The analytics and reporting information required is complex and detailed. Reports must be accurate and often delivered to tight deadlines. Strong governance frameworks providing daily monitoring of regulatory and fund risk profile limits are also essential to maintain the fund’s integrity. And the penalties for any errors or compliance breaches can be severe.

Without quality data and significant automation, generating the diverse suite of reports internally is manually intensive, time consuming and error prone. However, outsourcing the task to an asset manager’s fund administrator can prove expensive, which is why asset managers are turning to technology to provide the output in a scalable manner.

Meeting investor service expectations

Investors’ transparency demands are growing too. Allocators (especially institutions) want detailed yet intelligible insights on the levels and sources of an asset manager’s performance, along with sophisticated risk metrics on a wide range of factors.

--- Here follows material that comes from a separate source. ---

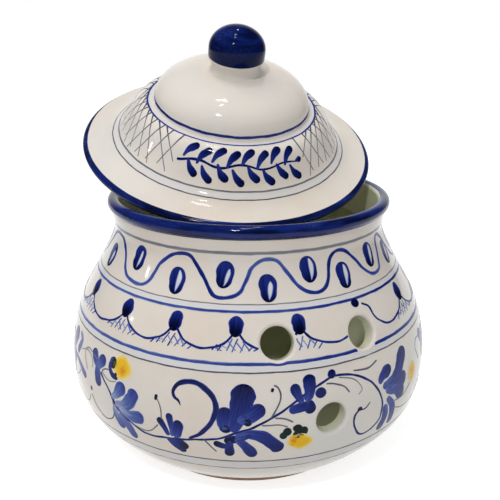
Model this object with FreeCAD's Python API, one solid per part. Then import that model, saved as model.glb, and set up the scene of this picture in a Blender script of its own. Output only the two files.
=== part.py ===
"""Garlic keeper: a thrown and glazed pot with vent holes and a loose, knobbed lid.

Millimetres, +Z up. The origin is the middle of the foot, on the surface the pot
stands on; -Y is the front. The jar is upright, and the lid lies ajar on it, tipped
towards the front. Each form is drawn as a half section in the XZ plane and turned
about Z. The lid and the knob are drawn upright, then laid on the jar together.
"""
import FreeCAD, Part
import math
import os

from FreeCAD import Placement, Rotation, Vector

# ---------------------------------------------------------------- jar, outside
FOOT_RADIUS = 48.0
FOOT_EDGE_HEIGHT = 2.5      # the short upright edge of the foot
SWELL_RADIUS = 59.9         # where the lower wall turns upwards
SWELL_HEIGHT = 9.8
FLANK_RADIUS = 72.3
FLANK_HEIGHT = 25.0
BELLY_RADIUS = 75.0
BELLY_HEIGHT = 42.3
SHOULDER_RADIUS = 68.2
SHOULDER_HEIGHT = 68.9
THROAT_RADIUS = 58.7        # where the shoulder sweeps into the neck
THROAT_HEIGHT = 85.5
NECK_RADIUS = 55.4
NECK_HEIGHT = 93.0
RIM_RADIUS = 57.7           # outside of the rolled rim
RIM_ROLL = 2.5              # radius of the roll
RIM_TUCK = 66.0             # degrees that the roll wraps under, outside
JAR_HEIGHT = 106.8

# ----------------------------------------------------------------- jar, inside
WALL = 5.0
FLOOR = 7.0
FLOOR_RADIUS = 36.0         # the flat of the floor inside
FOOT_RING_WIDTH = 9.0       # what the turned foot stands on
FOOT_RECESS_DEPTH = 2.0

# ------------------------------------------------------------------ vent holes
VENT_RADIUS = 5.8
VENT_LIP = 1.2              # rounding of each hole's outer lip
VENT_CLUSTER = (            # (degrees round from the front towards +X, height)
    (8.4, 71.4),
    (36.4, 69.8),
    (23.2, 40.4),
)
VENT_SIDES = (0.0, 180.0)   # the same cluster, front and back

# ------------------------------------------------------------------------- lid
LID_RADIUS = 61.0
LID_ROLL = 1.5              # radius of the brim's rounded edge
LID_WALL = 4.6
BRIM_RADIUS = 48.5          # where the brim turns up into the cone
BRIM_RISE = 2.8             # fall of the brim's top, out to its edge
CONE_FOOT_RADIUS = 46.1
CONE_FOOT_HEIGHT = 7.8
CONE_SWELL = 1.4            # how far the cone bulges out of straight
CONE_TOP_RADIUS = 34.4
CONE_TOP_HEIGHT = 20.9
DOME_RADIUS = 31.9
DOME_FOOT_HEIGHT = 22.4
DOME_RISE = 12.8
COLLAR_RADIUS = 49.5        # the tapered ring that drops inside the mouth
COLLAR_TOE_RADIUS = 42.0
COLLAR_DEPTH = 18.0
COLLAR_WALL = 4.0

# ------------------------------------------------------------------------ knob
KNOB_BASE_RADIUS = 10.4
KNOB_WAIST_RADIUS = 9.8
KNOB_WAIST_HEIGHT = 1.9
KNOB_LIP_RADIUS = 10.7
KNOB_LIP_HEIGHT = 4.6
KNOB_RADIUS = 11.3
KNOB_WIDEST_HEIGHT = 9.2
KNOB_HEIGHT = 18.2

# ------------------------------------------------- how the lid lies on the jar
LID_TILT = 21.6             # degrees off level
LID_TILT_TOWARDS = 15.6     # degrees round from the front, towards +X
LID_SHIFT = (-9.0, 17.9)    # middle of the brim, off the jar's axis
REST_GAP = 0.3              # left between the lid and the rim
GAP_TOLERANCE = 0.02


def at(radius, height):
    """A point of a half section."""
    return Vector(radius, 0, height)


def line(start, end):
    return Part.LineSegment(start, end).toShape()


def arc(start, middle, end):
    return Part.Arc(start, middle, end).toShape()


def curve(points, start, end):
    """A smooth curve through the points, with its directions at both ends."""
    spline = Part.BSplineCurve()
    spline.interpolate(Points=points, InitialTangent=start, FinalTangent=end)
    return spline


def quarter_ellipse(centre, reach, rise):
    """From straight out of the centre, over to straight above it."""
    quarter = Part.BezierCurve()
    quarter.setPoles([centre + at(reach, 0), centre + at(reach, rise), centre + at(0, rise)])
    quarter.setWeight(2, math.sqrt(0.5))
    return quarter


def inset(spline, points, depth):
    """The points moved square to the curve, towards the hollow side."""
    moved = []
    for point in points:
        along = spline.tangent(spline.parameter(point))[0]
        moved.append(point + Vector(-along.z, 0, along.x) * depth)
    return moved


def turned(edges):
    """The closed half section, turned about Z."""
    face = Part.Face(Part.Wire(Part.__sortEdges__(edges)))
    return Part.Solid(face.revolve(Vector(0, 0, 0), Vector(0, 0, 1), 360))


def jar_body():
    """The pot without its holes."""
    roll = at(RIM_RADIUS - RIM_ROLL, JAR_HEIGHT - RIM_ROLL)

    def on_roll(degrees):
        angle = math.radians(degrees)
        return roll + at(math.cos(angle), math.sin(angle)) * RIM_ROLL

    foot_edge = at(FOOT_RADIUS, FOOT_EDGE_HEIGHT)
    stations = [
        at(SWELL_RADIUS, SWELL_HEIGHT),
        at(FLANK_RADIUS, FLANK_HEIGHT),
        at(BELLY_RADIUS, BELLY_HEIGHT),
        at(SHOULDER_RADIUS, SHOULDER_HEIGHT),
        at(THROAT_RADIUS, THROAT_HEIGHT),
        at(NECK_RADIUS, NECK_HEIGHT),
    ]
    outside = curve([foot_edge] + stations + [on_roll(-RIM_TUCK)], at(1, 0.45), at(0.2, 1))
    floor_edge = at(FLOOR_RADIUS, FLOOR)
    inside = curve([floor_edge] + inset(outside, stations, WALL) + [on_roll(180)], at(1, 0.12), at(0.2, 1))

    ring_inner = FOOT_RADIUS - FOOT_RING_WIDTH
    recess = at(ring_inner, FOOT_RECESS_DEPTH)
    return turned([
        line(at(0, FLOOR), floor_edge),
        inside.toShape(),
        arc(on_roll(180), on_roll(90), on_roll(0)),
        arc(on_roll(0), on_roll(-RIM_TUCK / 2), on_roll(-RIM_TUCK)),
        outside.toShape(),
        line(foot_edge, at(FOOT_RADIUS, 0)),
        line(at(FOOT_RADIUS, 0), at(ring_inner, 0)),
        line(at(ring_inner, 0), recess),
        line(recess, at(0, FOOT_RECESS_DEPTH)),
        line(at(0, FOOT_RECESS_DEPTH), at(0, FLOOR)),
    ])


def vents():
    """One cutter for each hole, aimed at the middle of the belly."""
    cutters = []
    middle = Vector(0, 0, BELLY_HEIGHT)
    for side in VENT_SIDES:
        for degrees, height in VENT_CLUSTER:
            angle = math.radians(side + degrees)
            outward = Vector(math.sin(angle), -math.cos(angle), 0)
            target = outward * BELLY_RADIUS + Vector(0, 0, height)
            cutters.append(Part.makeCylinder(VENT_RADIUS, 2 * BELLY_RADIUS, middle, target - middle))
    return cutters


def jar():
    """The pot, with its holes cut and their outer lips rounded."""
    pot = jar_body().cut(vents())
    outside = max(pot.Faces, key=lambda face: face.Area)
    lips = [edge for edge in outside.Edges if edge.Length < 3 * math.pi * VENT_RADIUS]
    return pot.makeFillet(min(VENT_LIP, WALL / 3), lips).Solids[0]


def lid():
    """The lid, upright, with the underside of its brim at height 0."""
    edge_roll = LID_RADIUS - LID_ROLL
    brim_edge = at(edge_roll, 2 * LID_ROLL)
    brim_foot = at(BRIM_RADIUS, brim_edge.z + BRIM_RISE)
    cone_foot = at(CONE_FOOT_RADIUS, CONE_FOOT_HEIGHT)
    cone_top = at(CONE_TOP_RADIUS, CONE_TOP_HEIGHT)
    up_cone = (cone_top - cone_foot).normalize()
    cone_middle = (cone_foot + cone_top) / 2 + Vector(up_cone.z, 0, -up_cone.x) * CONE_SWELL
    dome_foot = at(DOME_RADIUS, DOME_FOOT_HEIGHT)
    brim = curve([brim_edge, brim_foot, cone_foot, cone_middle, cone_top, dome_foot], at(-1, 0.1), at(0, 1))
    dome_top = DOME_FOOT_HEIGHT + DOME_RISE
    dome = quarter_ellipse(at(KNOB_BASE_RADIUS, DOME_FOOT_HEIGHT), DOME_RADIUS - KNOB_BASE_RADIUS, DOME_RISE)

    toe_half = COLLAR_WALL / 2
    toe_height = toe_half - COLLAR_DEPTH
    toe_outer = at(COLLAR_TOE_RADIUS, toe_height)
    toe_inner = at(COLLAR_TOE_RADIUS - COLLAR_WALL, toe_height)
    toe = at(COLLAR_TOE_RADIUS - toe_half, -COLLAR_DEPTH)
    hollow_foot = at(COLLAR_RADIUS - COLLAR_WALL, 0)
    hollow = [hollow_foot]
    hollow += inset(brim, [cone_middle], LID_WALL)
    hollow += inset(dome, [dome.value(0.5)], LID_WALL)
    hollow += [at(0, dome_top - LID_WALL)]
    return turned([
        arc(at(edge_roll, 0), at(LID_RADIUS, LID_ROLL), brim_edge),
        brim.toShape(),
        dome.toShape(),
        line(at(KNOB_BASE_RADIUS, dome_top), at(0, dome_top)),
        line(at(0, dome_top), hollow[-1]),
        curve(hollow, at(-0.1, 1), at(-1, 0)).toShape(),
        line(hollow_foot, toe_inner),
        arc(toe_inner, toe, toe_outer),
        line(toe_outer, at(COLLAR_RADIUS, 0)),
        line(at(COLLAR_RADIUS, 0), at(edge_roll, 0)),
    ])


def knob():
    """The knob, upright, seated on the flat on top of the dome."""
    seat = DOME_FOOT_HEIGHT + DOME_RISE
    stations = [
        at(KNOB_BASE_RADIUS, seat),
        at(KNOB_WAIST_RADIUS, seat + KNOB_WAIST_HEIGHT),
        at(KNOB_LIP_RADIUS, seat + KNOB_LIP_HEIGHT),
        at(KNOB_RADIUS, seat + KNOB_WIDEST_HEIGHT),
    ]
    crown = quarter_ellipse(at(0, stations[-1].z), KNOB_RADIUS, KNOB_HEIGHT - KNOB_WIDEST_HEIGHT)
    return turned([
        curve(stations, at(-1, 1), at(0, 1)).toShape(),
        crown.toShape(),
        line(at(0, seat + KNOB_HEIGHT), at(0, seat)),
        line(at(0, seat), stations[0]),
    ])


def lean(height):
    """The placement of the lid, with the middle of its brim at this height."""
    towards = math.radians(LID_TILT_TOWARDS)
    hinge = Vector(math.cos(towards), math.sin(towards), 0)
    return Placement(Vector(*LID_SHIFT, height), Rotation(hinge, LID_TILT))


def settled(pot, cover):
    """The placement at which the tipped lid has come down to the gap on the rim.

    Each step lowers it by what is left over the gap, so it can't pass into the rim.
    """
    height = JAR_HEIGHT + COLLAR_DEPTH + LID_RADIUS
    excess = GAP_TOLERANCE
    while excess >= GAP_TOLERANCE:
        trial = cover.copy()
        trial.Placement = lean(height)
        excess = pot.distToShape(trial)[0] - REST_GAP
        height -= max(excess, 0)
    return lean(height)


def main():
    os.makedirs("parts", exist_ok=True)
    nodes = {"jar": jar(), "lid": lid(), "knob": knob()}
    place = settled(jar_body(), nodes["lid"])
    for name in ("lid", "knob"):
        nodes[name].Placement = place
    for name, shape in nodes.items():
        shape.exportStep(f"parts/{name}.step")


main()
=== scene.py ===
"""Garlic keeper: the looks of a vented, hand-painted earthenware pot and its loose lid.

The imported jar, lid and knob keep their shapes and get glazes. The brushwork is closed
shells of colour, less than a tenth of a millimetre proud, laid on the turned walls. Sizes
are in millimetres until they reach a mesh, which is in metres. A place on a wall is a pair:
degrees round from the front towards +X, and the height on the jar or the radius on the lid.
Ink runs from 0, bare glaze, to 1, the thickest colour.
"""

import bpy
import math
import random

import numpy as np

from mathutils import Euler, Matrix, Quaternion, Vector


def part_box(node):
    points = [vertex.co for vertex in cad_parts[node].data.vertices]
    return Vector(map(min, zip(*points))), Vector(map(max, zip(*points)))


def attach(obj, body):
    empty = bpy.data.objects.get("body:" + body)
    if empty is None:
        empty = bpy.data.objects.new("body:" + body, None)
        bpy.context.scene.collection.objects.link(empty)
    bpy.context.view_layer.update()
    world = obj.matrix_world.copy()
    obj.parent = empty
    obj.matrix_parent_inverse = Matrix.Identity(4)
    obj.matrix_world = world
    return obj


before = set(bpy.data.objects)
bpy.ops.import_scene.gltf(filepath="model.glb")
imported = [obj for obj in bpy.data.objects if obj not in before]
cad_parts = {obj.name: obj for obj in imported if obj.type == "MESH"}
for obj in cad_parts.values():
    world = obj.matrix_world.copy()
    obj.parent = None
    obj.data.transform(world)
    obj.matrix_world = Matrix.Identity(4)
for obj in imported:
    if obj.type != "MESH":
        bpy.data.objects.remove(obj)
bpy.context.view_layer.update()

MM = 0.001

# ---- camera
IMAGE_SIDE = 500  # pixels
FOCAL_PIXELS = 705.5
SENSOR_WIDTH = 36.0
CLIP_START = 0.01  # metres
CAMERA_PLACE = Vector((0.0, -286.2, 172.2)) * MM
CAMERA_PITCH = math.radians(17.77)
CAMERA_YAW = math.radians(0.13)
CAMERA_ROLL = math.radians(0.15)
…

Advanced risk and performance analytics are becoming ever more central in investor/consultant due diligence and ongoing investor retention. Producing comprehensive, customisable reports with granular detail into a manager’s investment returns and the reasons behind them gives allocators the transparency and comfort they seek. During periods of poor performance in particular, this can help investors better understand why investments have fallen and may give them the reassurance to keep faith with the asset manager for longer.

Timeliness is also crucial. Responding to prospect and investor requests for reports or analytics should take no more than a day. Taking two to three weeks to extract and consolidate the data from multiple places, before manually cleansing and collating it to produce the risk calculations investors want is no longer acceptable.

And investors’ reporting requirements are constantly changing as they seek new risk metrics or ways of presenting data. Asset managers need the on-demand flexibility to keep up.

Due diligence decisions and allocation reviews often come down to fine margins. Asset managers that can provide fast, accurate insights – assuming they have the performance to match – can gain a valuable advantage.

Internal pressure for better investment outcomes

Along with investor and regulatory pressure to innovate, asset managers are feeling internal pressure for a data-driven, technology-backed approach to improving their investment and risk management outcomes.

Robust performance and risk analytics, delivered through a futureproofed tech stack, equips investment and risk teams with the insights to make more informed decisions, and take them faster. Better decisions translate to better investment outcomes. That in turn helps managers outperform their peers. Plus, it enhances individual and team performance (and the accompanying incentive rewards) and improves job satisfaction and motivation.

An automated approach to data sourcing, risk and performance calculation, and reporting also alleviates the manual effort typically involved in the analytics process. Industry competition and the squeeze on margins mean hiring more people to undertake all the data consolidation and analytics tasks is no longer an option, especially for new and smaller managers. Leveraging technology is cheaper, easier and produces better results – leaving asset managers free to focus on revenue-enhancing activities such as investment research, capital raising and investor relations.

Risk of inaction

A futureproofed tech stack has become table stakes for any asset managers that want to thrive in an increasingly competitive industry. Investor service demands, competition for capital, burgeoning regulatory requirements, and performance pressures require nothing less.

Making the change is some challenge. Question is, what will you do to meet it?